→ 3D code data:
────────────────────

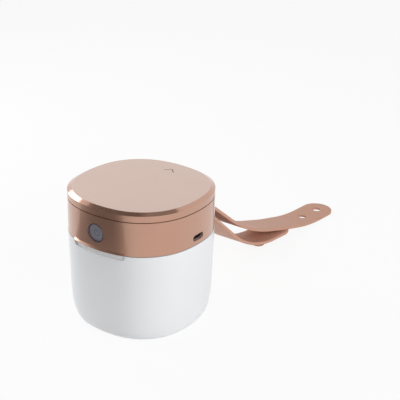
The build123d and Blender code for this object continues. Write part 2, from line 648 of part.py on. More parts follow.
def power_icon(depth, mode=Mode.ADD):
    """The usual on-off sign: a ring open at the top with an upright line in the opening."""
    with BuildSketch(Plane.XZ.offset(-BUTTON_FACE_Y - DISH_DEPTH)) as icon:
        with BuildLine() as ring:
            CenterArc((0, BUTTON_Z), ICON_RADIUS, 90 + ICON_OPENING / 2, 360 - ICON_OPENING)
        trace(ring.line, line_width=ICON_LINE)
        with Locations((0, BUTTON_Z + ICON_RADIUS / 2)):
            Rectangle(ICON_LINE, ICON_STEM)
    extrude(icon.sketch, amount=-depth, mode=mode)


with BuildPart() as power_button:
    with Locations(along_y(0, BUTTON_FACE_Y, BUTTON_Z)):
        Cylinder(BUTTON_RADIUS, BUTTON_THICK, align=UP_FROM)
        Cylinder(BUTTON_RADIUS - DISH_RIM, DISH_DEPTH, align=UP_FROM, mode=Mode.SUBTRACT)
    with Locations(along_y(0, BUTTON_BACK_Y, BUTTON_Z)):
        Cylinder(FLANGE_RADIUS, FLANGE_THICK, align=UP_FROM)
        Cylinder(STEM_RADIUS, FLANGE_THICK + STEM_LENGTH, align=UP_FROM)
    power_icon(ICON_DEPTH, Mode.SUBTRACT)

with BuildPart() as button_icon:
    power_icon(ICON_DEPTH)

with BuildPart() as switch_body:
    with Locations((0, SWITCH_FRONT_Y, BOARD_TOP)):
        Box(
            SWITCH_WIDTH,
            SWITCH_DEPTH,
            SWITCH_HEIGHT,
            align=(Align.CENTER, Align.MIN, Align.MIN),
        )
    with Locations(along_y(0, SWITCH_FRONT_Y, BUTTON_Z)):
        Cylinder(
            PLUNGER_RADIUS + FIT,
            PLUNGER_IN + PRESS_TRAVEL + FIT,
            align=UP_FROM,
            mode=Mode.SUBTRACT,
        )

with BuildPart() as switch_plunger:
    with Locations(along_y(0, PLUNGER_TIP_Y, BUTTON_Z)):
        Cylinder(PLUNGER_RADIUS, PLUNGER_OUT + PLUNGER_IN, align=UP_FROM)

with BuildPart() as status_light:
    with Locations((SWITCH_WIDTH / 2 + LED_LIGHT, SWITCH_FRONT_Y + LED_LIGHT, BOARD_TOP)):
        Box(LED_LIGHT, LED_LIGHT, LED_LIGHT, align=UP_FROM)

# ================================================================== charging port
with BuildPart() as charge_socket:
    with BuildSketch(Plane.YZ.offset(SOCKET_BACK_X)):
        with Locations((0, PORT_Z)):
            SlotOverall(SOCKET_WIDTH, SOCKET_HEIGHT)
    extrude(amount=SOCKET_LENGTH)
    with BuildSketch(Plane.YZ.offset(SOCKET_BACK_X + SOCKET_WALL)):
        with Locations((0, PORT_Z)):
            SlotOverall(SOCKET_WIDTH - 2 * SOCKET_WALL, SOCKET_HEIGHT - 2 * SOCKET_WALL)
    extrude(amount=SOCKET_LENGTH, mode=Mode.SUBTRACT)

with BuildPart() as charge_tongue:
    with Locations((SOCKET_BACK_X + SOCKET_WALL, 0, PORT_Z)):
        Box(
            SOCKET_LENGTH - SOCKET_WALL - TONGUE_SETBACK,
            TONGUE_WIDTH,
            TONGUE_THICK,
            align=(Align.MIN, Align.CENTER, Align.CENTER),
        )
    with BuildSketch(Plane.YZ.offset(SOCKET_BACK_X + SOCKET_WALL)):
        with Locations((0, PORT_Z)):
            SlotOverall(SOCKET_WIDTH - 2 * SOCKET_WALL, SOCKET_HEIGHT - 2 * SOCKET_WALL)
    extrude(amount=TONGUE_ROOT)

# ================================================================== carry strap
loop_middle = PIN_RADIUS + STRAP_LOOP_GAP + STRAP_THICK / 2


def strand_point(reach, drift):
    """Middle of a strand in plan, reach from the hinge axis along Y, past its sideways bend."""
    turn = radians(drift)
    straight = reach - DRIFT_START - DRIFT_RADIUS * sin(turn)
    return Vector(DRIFT_RADIUS * (1 - cos(turn)) + straight * tan(turn), HINGE_Y + reach)


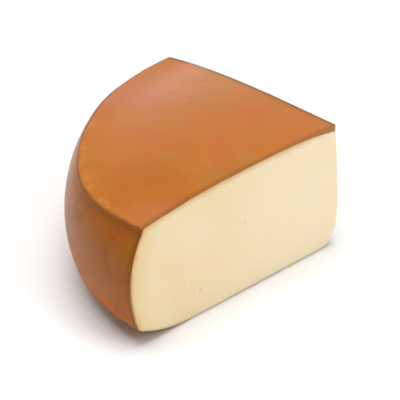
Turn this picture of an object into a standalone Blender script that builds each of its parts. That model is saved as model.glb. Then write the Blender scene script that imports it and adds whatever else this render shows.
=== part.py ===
# A quarter of a large cheese wheel with a domed top, a swelling side and two cut faces.
# Metres, +Z up. The wheel's axis is the tip of the quarter, which points to -Y.
import math

import bmesh
import bpy

# The wheel's section, as radius and height of each place on its outline
wheel_height = 0.0949
shoulder_radius = 0.1787
shoulder_height = 0.0856
swell_radius = 0.1921
swell_height = 0.0446
foot_radius = 0.1858
foot_height = 0.0135
flat_radius = 0.1329
dome_power = 3.35
foot_power = 1.91
shoulder_ease = 0.0022
foot_ease = 0.0030

# How the rim swings out and in: swings a turn, how far as a part of the radius,
# and the angle from the first cut at which it stands out furthest
shoulder_swings = ((4, 0.0251, math.radians(15.4)), (8, 0.0063, math.radians(17.0)))
swell_swings = ((4, 0.0184, math.radians(6.2)), (8, 0.0038, math.radians(21.8)))

# The two cuts, a little over a right angle apart
cut_angle = math.radians(93)
first_cut_angle = math.radians(90) + cut_angle / 2
second_cut_angle = math.radians(90) - cut_angle / 2
cut_bow = 0.0037
bow_sag = 0.5

# How much the tip edge is rounded, half way up and at its two ends
tip_rounding = 0.0034
tip_rounding_top = 0.0020
tip_rounding_low = 0.0137
top_fade_power = 8
low_fade_power = 6
cut_length = 0.225
over_cut = 0.012

# Fineness
turn_steps = 144
dome_points = 14
side_points = 13
base_points = 7
ease_points = 4
cut_columns = 22
cut_rows = 16
column_crowding = 1.7

rind_colour = (0.55, 0.19, 0.045, 1.0)
paste_colour = (0.88, 0.74, 0.47, 1.0)


def clear_scene():
    for thing in list(bpy.data.objects):
        bpy.data.objects.remove(thing, do_unlink=True)


def new_collection(name):
    collection = bpy.data.collections.new(name)
    bpy.context.scene.collection.children.link(collection)
    return collection


def new_material(name, colour, roughness):
    material = bpy.data.materials.new(name)
    material.use_nodes = True
    shader = material.node_tree.nodes["Principled BSDF"]
    shader.inputs["Base Color"].default_value = colour
    shader.inputs["Roughness"].default_value = roughness
    shader.inputs["Metallic"].default_value = 0.0
    material.diffuse_color = colour
    return material


def dome_height(radius):
    return wheel_height - (wheel_height - shoulder_height) * (radius / shoulder_radius) ** dome_power


def side_radius(height):
    if height > swell_height:
        rise = (height - swell_height) / (shoulder_height - swell_height)
        return swell_radius - (swell_radius - shoulder_radius) * rise**2
    fall = (swell_height - height) / (swell_height - foot_height)
    return swell_radius - (swell_radius - foot_radius) * fall**2


def base_height(radius):
    reach = max(0.0, (radius - flat_radius) / (foot_radius - flat_radius))
    return foot_height * reach**foot_power


def eased(before, corner, after):
    """Points on a curve that leaves one line for the other short of their corner."""
    points = []
    for step in range(ease_points):
        t = step / (ease_points - 1)
        radius = before[0] * (1 - t) ** 2 + 2 * corner[0] * t * (1 - t) + after[0] * t**2
        height = before[1] * (1 - t) ** 2 + 2 * corner[1] * t * (1 - t) + after[1] * t**2
        points.append((radius, height))
    return points


def wheel_profile():
    """The outline from the axis over the dome, down the side and back under the base."""
    dome_end = shoulder_radius - shoulder_ease
    side_top = shoulder_height - shoulder_ease
    side_low = foot_height + foot_ease
    base_end = foot_radius - foot_ease
    points = []
    for step in range(dome_points):
        radius = dome_end * (step / dome_points) ** 0.75
        points.append((radius, dome_height(radius)))
    points += eased(
        (dome_end, dome_height(dome_end)),
        (shoulder_radius, shoulder_height),
        (side_radius(side_top), side_top),
    )
    for step in range(1, side_points):
        height = side_top + (side_low - side_top) * step / side_points
        points.append((side_radius(height), height))
    points += eased(
        (side_radius(side_low), side_low),
        (foot_radius, foot_height),
        (base_end, base_height(base_end)),
    )
    for step in range(1, base_points):
        radius = base_end + (flat_radius - base_end) * step / base_points
        points.append((radius, base_height(radius)))
    points += [(flat_radius, 0.0), (flat_radius / 2, 0.0), (0.0, 0.0)]
    return points


def turned_wheel(collection):
    """The whole wheel, before its rim is made uneven."""
    mesh = bpy.data.meshes.new("wheel_profile")
    sketch = bmesh.new()
    corners = [sketch.verts.new((radius, 0.0, height)) for radius, height in wheel_profile()]
    for first, second in zip(corners, corners[1:]):
        sketch.edges.new((first, second))
    sketch.to_mesh(mesh)
    sketch.free()
    profile = bpy.data.objects.new("wheel_profile", mesh)
    collection.objects.link(profile)
    turn = profile.modifiers.new("turn", "SCREW")
    turn.axis = "Z"
    turn.angle = math.radians(360)
    turn.steps = turn_steps
    turn.render_steps = turn_steps
    turn.use_merge_vertices = True
    turn.merge_threshold = 0.00001
    bpy.context.view_layer.update()
    graph = bpy.context.evaluated_depsgraph_get()
    turned = bpy.data.meshes.new_from_object(profile.evaluated_get(graph))
    bpy.data.objects.remove(profile, do_unlink=True)
    return turned


def swing_sum(swings, turned):
    return sum(part * math.cos(count * (turned - peak)) for count, part, peak in swings)


def swung(angle, height):
    """The radius at this angle and height over that of an even wheel."""
    turned = first_cut_angle - angle
    rise = min(1.0, max(0.0, (height - swell_height) / (shoulder_height - swell_height)))
    share = rise**2 * (3 - 2 * rise)
    return 1 + share * swing_sum(shoulder_swings, turned) + (1 - share) * swing_sum(swell_swings, turned)


def make_uneven(mesh):
    for vertex in mesh.vertices:
        x, y, z = vertex.co
        radius = math.hypot(x, y)
        if radius == 0:
            continue
        swing = swung(math.atan2(y, x), z)
        vertex.co = (x * swing, y * swing, z)


def cut_stations():
    """Distances from the tip along a cut, closest together where it turns round the tip."""
    return [cut_length * (step / cut_columns) ** column_crowding for step in range(cut_columns + 1)]


def rounding_at(height):
    """The tip edge is rounded more towards the base and less towards the top."""
    level = min(1.0, max(0.0, height / wheel_height))
    top = (tip_rounding_top - tip_rounding) * level**top_fade_power
    low = (tip_rounding_low - tip_rounding) * (1 - level) ** low_fade_power
    return tip_rounding + top + low


def tip_shift(distance, rounding):
    """How far the rounding draws a cut face in, at this distance along it."""
    near = max(0.0, 1 - distance / rounding)
    return rounding / 4 * near**2


def cut_outline(bow, rounding):
    """The block's outline in plan: in along the first cut, round the tip, out along the second."""
    outline = []
    for distance in reversed(cut_stations()):
        shift = tip_shift(distance, rounding)
        fade = max(0.0, 1 - distance / cut_length) ** 2
        outline.append((distance + shift - bow * fade, shift - bow))
    for along, across in reversed(outline[:-1]):
        outline.append((across, along))
    outline.append((cut_length, cut_length))
    return outline


def in_plan(along, across):
    """From distances along the first cut and along the second to x and y."""
    x = along * math.cos(first_cut_angle) + across * math.cos(second_cut_angle)
    y = along * math.sin(first_cut_angle) + across * math.sin(second_cut_angle)
    return x, y


def bow_at(height):
    """How far the cut paste stands out at this height: most a little below half way up."""
    level = min(1.0, max(0.0, height / wheel_height)) ** bow_sag
    return cut_bow * 4 * level * (1 - level)


def block_heights():
    inside = [wheel_height * row / cut_rows for row in range(cut_rows + 1)]
    return [-over_cut] + inside + [wheel_height + over_cut]


def quarter_block(collection, material):
    """A block whose bowed sides are the two cuts: the wheel is kept where it meets this."""
    heights = block_heights()
    block = bmesh.new()
    station = block.verts.layers.int.new("station")
    ring = []
    for number, place in enumerate(cut_outline(0.0, rounding_at(heights[0]))):
        corner = block.verts.new((*in_plan(*place), heights[0]))
        corner[station] = number
        ring.append(corner)
    block.faces.new(ring)
    edges = list(block.edges)
    for height in heights[1:]:
        raised = bmesh.ops.extrude_edge_only(block, edges=edges)["geom"]
        edges = [item for item in raised if isinstance(item, bmesh.types.BMEdge)]
        places = cut_outline(bow_at(height), rounding_at(height))
        for corner in raised:
            if isinstance(corner, bmesh.types.BMVert):
                corner.co = (*in_plan(*places[corner[station]]), height)
    bmesh.ops.contextual_create(block, geom=edges)
    bmesh.ops.recalc_face_normals(block, faces=block.faces)
    mesh = bpy.data.meshes.new("quarter_block")
    block.to_mesh(mesh)
    block.free()
    mesh.materials.append(material)
    mesh.shade_smooth()
    cutter = bpy.data.objects.new("quarter_block", mesh)
    cutter.hide_render = True
    cutter.display_type = "WIRE"
    collection.objects.link(cutter)
    return cutter


def cut_from_wheel(wheel, block):
    cut = wheel.modifiers.new("cut", "BOOLEAN")
    cut.operation = "INTERSECT"
    cut.object = block
    cut.solver = "EXACT"
    cut.material_mode = "TRANSFER"


def centre_on_base(parent, part):
    """Moves the parent so that the middle of the part's box is over the origin."""
    bpy.context.view_layer.update()
    graph = bpy.context.evaluated_depsgraph_get()
    mesh = bpy.data.meshes.new_from_object(part.evaluated_get(graph))
    sides = [[vertex.co[axis] for vertex in mesh.vertices] for axis in range(3)]
    bpy.data.meshes.remove(mesh)
    middle_x = (min(sides[0]) + max(sides[0])) / 2
    middle_y = (min(sides[1]) + max(sides[1])) / 2
    parent.location = (-middle_x, -middle_y, -min(sides[2]))
    bpy.context.view_layer.update()


def main():
    clear_scene()
    parts = new_collection("fontina_quarter")
    cutters = new_collection("fontina_cutters")
    rind = new_material("rind", rind_colour, 0.38)
    paste = new_material("paste", paste_colour, 0.62)

    wheel_mesh = turned_wheel(parts)
    wheel_mesh.name = "fontina"
    make_uneven(wheel_mesh)
    wheel_mesh.materials.append(rind)
    wheel_mesh.shade_smooth()
    wheel_mesh.set_sharp_from_angle(angle=math.radians(35))
    wheel = bpy.data.objects.new("fontina", wheel_mesh)
    parts.objects.link(wheel)

    block = quarter_block(cutters, paste)
    cut_from_wheel(wheel, block)

    stand = bpy.data.objects.new("wheel_axis", None)
    parts.objects.link(stand)
    wheel.parent = stand
    block.parent = stand
    centre_on_base(stand, wheel)


main()
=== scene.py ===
import math

import bmesh
import bpy
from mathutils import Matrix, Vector, noise


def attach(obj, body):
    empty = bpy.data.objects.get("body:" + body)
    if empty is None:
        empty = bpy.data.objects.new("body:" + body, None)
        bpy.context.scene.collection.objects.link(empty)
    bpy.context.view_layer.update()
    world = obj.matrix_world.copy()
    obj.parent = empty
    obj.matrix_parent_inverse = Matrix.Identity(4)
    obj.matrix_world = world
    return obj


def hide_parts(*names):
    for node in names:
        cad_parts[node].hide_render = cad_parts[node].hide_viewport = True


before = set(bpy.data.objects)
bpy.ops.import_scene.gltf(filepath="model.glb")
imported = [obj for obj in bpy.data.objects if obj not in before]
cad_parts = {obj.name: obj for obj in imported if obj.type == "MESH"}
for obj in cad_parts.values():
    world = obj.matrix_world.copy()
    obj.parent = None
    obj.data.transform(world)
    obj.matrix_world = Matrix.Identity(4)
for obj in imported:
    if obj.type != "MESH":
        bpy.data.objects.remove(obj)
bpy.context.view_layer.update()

# the whole wheel that the quarter was cut from, in metres
wheel = {
    "height": 0.0949,
    "shoulderRadius": 0.1787,
    "shoulderHeight": 0.0856,
    "swellRadius": 0.1921,
    "swellHeight": 0.0446,
    "footRadius": 0.1858,
    "footHeight": 0.0135,
    "flatRadius": 0.1329,
    "domePower": 3.35,
    "footPower": 1.91,
    # swings of the rim: how many a turn, how far as a part of the radius, where from the first cut
    "shoulderSwings": ((4, 0.0251, math.radians(15.4)), (8, 0.0063, math.radians(17.0))),
    "swellSwings": ((4, 0.0184, math.radians(6.2)), (8, 0.0038, math.radians(21.8))),
}

# the two cuts and where the tip ends up in the frame
cuts = {
    "angle": math.radians(93),
    "bow": 0.00367,  # how far a cut face stands out
    "bowSag": 0.5,  # below 1 puts the most of it below half way up
    "reach": 0.225,  # from the tip to where the bow has died away
    "tipRounding": 0.0034,  # of the tip edge half way up, then at the top and the base
    "tipRoundingTop": 0.0020,
    "tipRoundingLow": 0.0137,
    "topFade": 8,  # how closely those two keep to the top and the base
    "lowFade": 6,
    "within": 1e-5,  # a place this near to a cut is on it
    "drawReach": 0.0030,  # how far from a cut its edges are drawn in
    "tipX": -0.00019541,
    "tipY": -0.09228994,
}
firstCut = math.radians(90) + cuts["angle"] / 2
secondCut = math.radians(90) - cuts["angle"] / 2


def deselectAll():
    if bpy.context.mode != "OBJECT":
        bpy.ops.object.mode_set(mode="OBJECT")
    bpy.ops.object.select_all(action="DESELECT")


def makeActive(piece):
    deselectAll()
    piece.select_set(True)
    bpy.context.view_layer.objects.active = piece


def editFaces(piece):
    makeActive(piece)
    bpy.ops.object.mode_set(mode="EDIT")
    bpy.ops.mesh.select_mode(type="FACE")
    bpy.ops.mesh.select_all(action="DESELECT")


def pickFaces(piece, test):
    shape = bmesh.from_edit_mesh(piece.data)
    for face in shape.faces:
        face.select = test(face)
    bmesh.update_edit_mesh(piece.data)


def objectMode():
    bpy.ops.object.mode_set(mode="OBJECT")


def applyModifier(piece, modifier):
    makeActive(piece)
    bpy.ops.object.modifier_apply(modifier=modifier.name)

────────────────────

→ What is required:
Everything from the first line above through the line that contains "extrude(icon.sketch, amount=-depth, mode=mode)" should be duplicated exactly, please, and nothing beyond it.

→ Solved exercise:
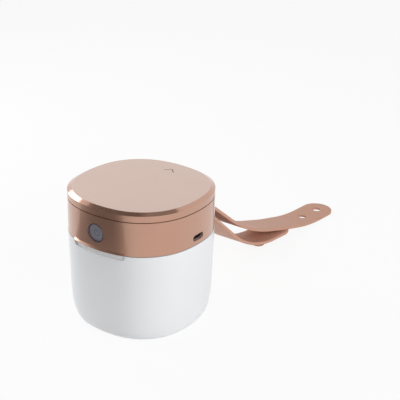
The build123d and Blender code for this object continues. Write part 2, from line 648 of part.py on. More parts follow.
def power_icon(depth, mode=Mode.ADD):
    """The usual on-off sign: a ring open at the top with an upright line in the opening."""
    with BuildSketch(Plane.XZ.offset(-BUTTON_FACE_Y - DISH_DEPTH)) as icon:
        with BuildLine() as ring:
            CenterArc((0, BUTTON_Z), ICON_RADIUS, 90 + ICON_OPENING / 2, 360 - ICON_OPENING)
        trace(ring.line, line_width=ICON_LINE)
        with Locations((0, BUTTON_Z + ICON_RADIUS / 2)):
            Rectangle(ICON_LINE, ICON_STEM)
    extrude(icon.sketch, amount=-depth, mode=mode)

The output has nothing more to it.